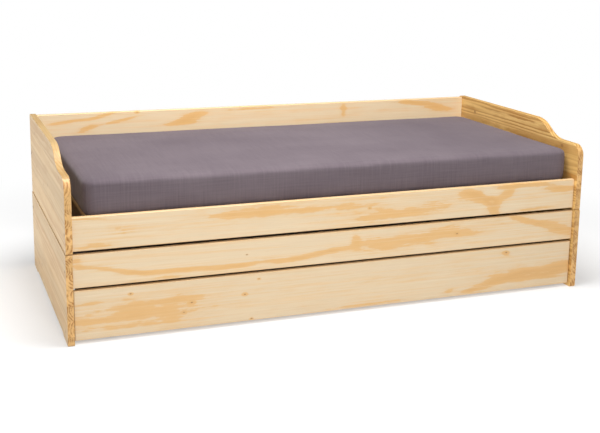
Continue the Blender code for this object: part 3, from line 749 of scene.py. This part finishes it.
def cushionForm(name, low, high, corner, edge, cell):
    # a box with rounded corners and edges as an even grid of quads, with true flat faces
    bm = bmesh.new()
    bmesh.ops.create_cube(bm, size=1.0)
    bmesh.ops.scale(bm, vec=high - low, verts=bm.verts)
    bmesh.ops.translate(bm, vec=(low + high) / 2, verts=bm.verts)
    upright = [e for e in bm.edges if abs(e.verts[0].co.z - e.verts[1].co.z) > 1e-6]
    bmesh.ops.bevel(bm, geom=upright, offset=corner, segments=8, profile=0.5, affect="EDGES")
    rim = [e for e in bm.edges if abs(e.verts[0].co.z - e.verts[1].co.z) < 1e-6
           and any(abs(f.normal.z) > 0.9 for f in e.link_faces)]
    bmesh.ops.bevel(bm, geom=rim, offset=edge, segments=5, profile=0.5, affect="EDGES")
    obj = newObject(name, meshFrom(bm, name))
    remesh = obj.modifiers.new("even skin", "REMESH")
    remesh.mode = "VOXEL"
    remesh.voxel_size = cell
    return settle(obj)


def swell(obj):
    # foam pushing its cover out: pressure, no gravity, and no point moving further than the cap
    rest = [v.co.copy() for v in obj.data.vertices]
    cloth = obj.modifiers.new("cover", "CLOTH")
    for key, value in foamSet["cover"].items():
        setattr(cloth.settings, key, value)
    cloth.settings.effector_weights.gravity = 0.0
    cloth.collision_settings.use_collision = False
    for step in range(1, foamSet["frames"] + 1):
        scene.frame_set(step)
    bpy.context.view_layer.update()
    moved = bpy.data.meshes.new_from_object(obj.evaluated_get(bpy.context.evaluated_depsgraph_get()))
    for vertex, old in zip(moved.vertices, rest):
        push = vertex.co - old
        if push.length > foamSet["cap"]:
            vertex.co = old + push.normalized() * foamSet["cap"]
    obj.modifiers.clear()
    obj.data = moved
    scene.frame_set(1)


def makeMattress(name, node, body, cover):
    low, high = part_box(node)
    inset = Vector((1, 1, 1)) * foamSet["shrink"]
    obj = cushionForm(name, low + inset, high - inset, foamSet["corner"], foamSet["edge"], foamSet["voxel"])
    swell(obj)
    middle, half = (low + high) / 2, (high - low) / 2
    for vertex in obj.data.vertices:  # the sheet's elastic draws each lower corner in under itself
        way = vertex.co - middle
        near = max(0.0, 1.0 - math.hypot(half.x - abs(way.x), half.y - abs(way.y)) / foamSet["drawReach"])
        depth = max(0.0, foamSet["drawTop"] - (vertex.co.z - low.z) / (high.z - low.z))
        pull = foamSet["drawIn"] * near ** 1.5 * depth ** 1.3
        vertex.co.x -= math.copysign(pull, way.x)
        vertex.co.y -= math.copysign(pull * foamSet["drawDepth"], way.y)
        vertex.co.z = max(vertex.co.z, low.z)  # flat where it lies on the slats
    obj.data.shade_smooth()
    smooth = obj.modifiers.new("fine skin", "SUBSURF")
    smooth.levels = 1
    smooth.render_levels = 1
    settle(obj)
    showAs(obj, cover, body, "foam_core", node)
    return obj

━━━

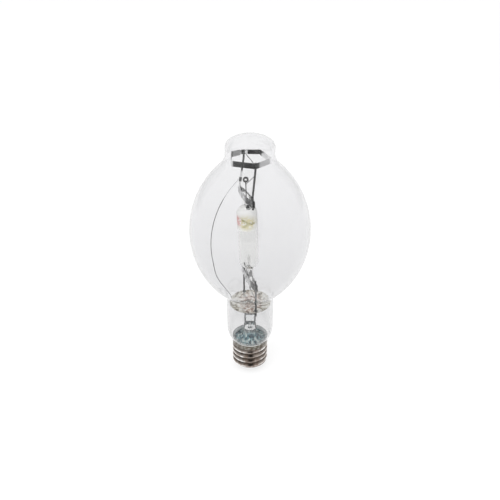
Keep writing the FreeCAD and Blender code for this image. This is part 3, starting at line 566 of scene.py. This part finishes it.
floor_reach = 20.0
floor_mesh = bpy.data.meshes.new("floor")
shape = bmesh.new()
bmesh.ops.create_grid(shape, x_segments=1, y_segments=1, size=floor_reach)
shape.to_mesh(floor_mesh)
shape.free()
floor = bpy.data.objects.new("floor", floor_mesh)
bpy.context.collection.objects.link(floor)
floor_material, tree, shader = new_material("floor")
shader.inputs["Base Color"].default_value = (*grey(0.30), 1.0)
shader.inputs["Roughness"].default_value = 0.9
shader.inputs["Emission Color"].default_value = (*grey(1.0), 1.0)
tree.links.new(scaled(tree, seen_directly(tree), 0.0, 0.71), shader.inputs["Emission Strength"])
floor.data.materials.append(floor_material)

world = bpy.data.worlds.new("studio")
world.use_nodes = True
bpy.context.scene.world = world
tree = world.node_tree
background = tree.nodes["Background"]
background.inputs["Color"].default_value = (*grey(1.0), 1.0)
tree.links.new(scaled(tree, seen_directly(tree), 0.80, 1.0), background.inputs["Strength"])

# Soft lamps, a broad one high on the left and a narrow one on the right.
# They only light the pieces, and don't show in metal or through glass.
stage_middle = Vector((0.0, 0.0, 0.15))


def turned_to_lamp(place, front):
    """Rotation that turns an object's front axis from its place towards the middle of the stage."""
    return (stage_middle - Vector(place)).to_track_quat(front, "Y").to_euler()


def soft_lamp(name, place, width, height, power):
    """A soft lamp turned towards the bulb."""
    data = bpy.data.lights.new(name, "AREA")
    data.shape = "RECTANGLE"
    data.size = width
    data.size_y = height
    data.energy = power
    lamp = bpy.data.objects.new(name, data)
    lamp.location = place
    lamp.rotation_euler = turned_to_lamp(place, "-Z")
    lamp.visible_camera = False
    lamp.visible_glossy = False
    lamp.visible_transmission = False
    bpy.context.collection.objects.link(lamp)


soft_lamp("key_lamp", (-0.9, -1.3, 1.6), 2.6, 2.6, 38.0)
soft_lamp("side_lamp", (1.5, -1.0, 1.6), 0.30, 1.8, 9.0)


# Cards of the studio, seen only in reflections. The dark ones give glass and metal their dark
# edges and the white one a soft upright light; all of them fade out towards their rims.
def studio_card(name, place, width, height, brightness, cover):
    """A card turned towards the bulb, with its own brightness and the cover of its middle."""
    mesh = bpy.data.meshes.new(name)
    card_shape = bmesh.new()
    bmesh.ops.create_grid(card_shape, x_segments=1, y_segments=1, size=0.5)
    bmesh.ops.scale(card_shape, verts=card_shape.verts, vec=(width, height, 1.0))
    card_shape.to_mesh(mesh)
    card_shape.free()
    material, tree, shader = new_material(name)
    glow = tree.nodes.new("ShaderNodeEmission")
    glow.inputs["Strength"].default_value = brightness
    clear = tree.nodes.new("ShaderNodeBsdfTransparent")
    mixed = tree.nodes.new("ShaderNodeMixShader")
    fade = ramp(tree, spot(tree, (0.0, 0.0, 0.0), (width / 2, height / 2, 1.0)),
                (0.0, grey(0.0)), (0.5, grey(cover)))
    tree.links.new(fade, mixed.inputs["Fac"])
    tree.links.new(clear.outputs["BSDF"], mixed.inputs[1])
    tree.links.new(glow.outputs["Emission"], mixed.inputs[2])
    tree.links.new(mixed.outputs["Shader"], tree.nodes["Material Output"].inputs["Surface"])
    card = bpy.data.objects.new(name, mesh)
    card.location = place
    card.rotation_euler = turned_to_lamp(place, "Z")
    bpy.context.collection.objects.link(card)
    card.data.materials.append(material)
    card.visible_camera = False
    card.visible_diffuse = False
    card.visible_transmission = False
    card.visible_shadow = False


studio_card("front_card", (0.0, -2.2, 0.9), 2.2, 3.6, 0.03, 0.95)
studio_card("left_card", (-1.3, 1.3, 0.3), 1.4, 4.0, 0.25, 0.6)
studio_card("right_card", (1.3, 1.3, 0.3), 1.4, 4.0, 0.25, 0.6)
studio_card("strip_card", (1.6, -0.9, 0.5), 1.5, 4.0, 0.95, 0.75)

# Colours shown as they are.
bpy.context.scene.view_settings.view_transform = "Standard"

━━━

● Task to carry out: Exactly the lines above from the one with "Continue the Blender" to the one with "return settle(obj)", both included, are to be quoted; leave the rest out.

● Response to this exercise:
Continue the Blender code for this object: part 3, from line 749 of scene.py. This part finishes it.
def cushionForm(name, low, high, corner, edge, cell):
    # a box with rounded corners and edges as an even grid of quads, with true flat faces
    bm = bmesh.new()
    bmesh.ops.create_cube(bm, size=1.0)
    bmesh.ops.scale(bm, vec=high - low, verts=bm.verts)
    bmesh.ops.translate(bm, vec=(low + high) / 2, verts=bm.verts)
    upright = [e for e in bm.edges if abs(e.verts[0].co.z - e.verts[1].co.z) > 1e-6]
    bmesh.ops.bevel(bm, geom=upright, offset=corner, segments=8, profile=0.5, affect="EDGES")
    rim = [e for e in bm.edges if abs(e.verts[0].co.z - e.verts[1].co.z) < 1e-6
           and any(abs(f.normal.z) > 0.9 for f in e.link_faces)]
    bmesh.ops.bevel(bm, geom=rim, offset=edge, segments=5, profile=0.5, affect="EDGES")
    obj = newObject(name, meshFrom(bm, name))
    remesh = obj.modifiers.new("even skin", "REMESH")
    remesh.mode = "VOXEL"
    remesh.voxel_size = cell
    return settle(obj)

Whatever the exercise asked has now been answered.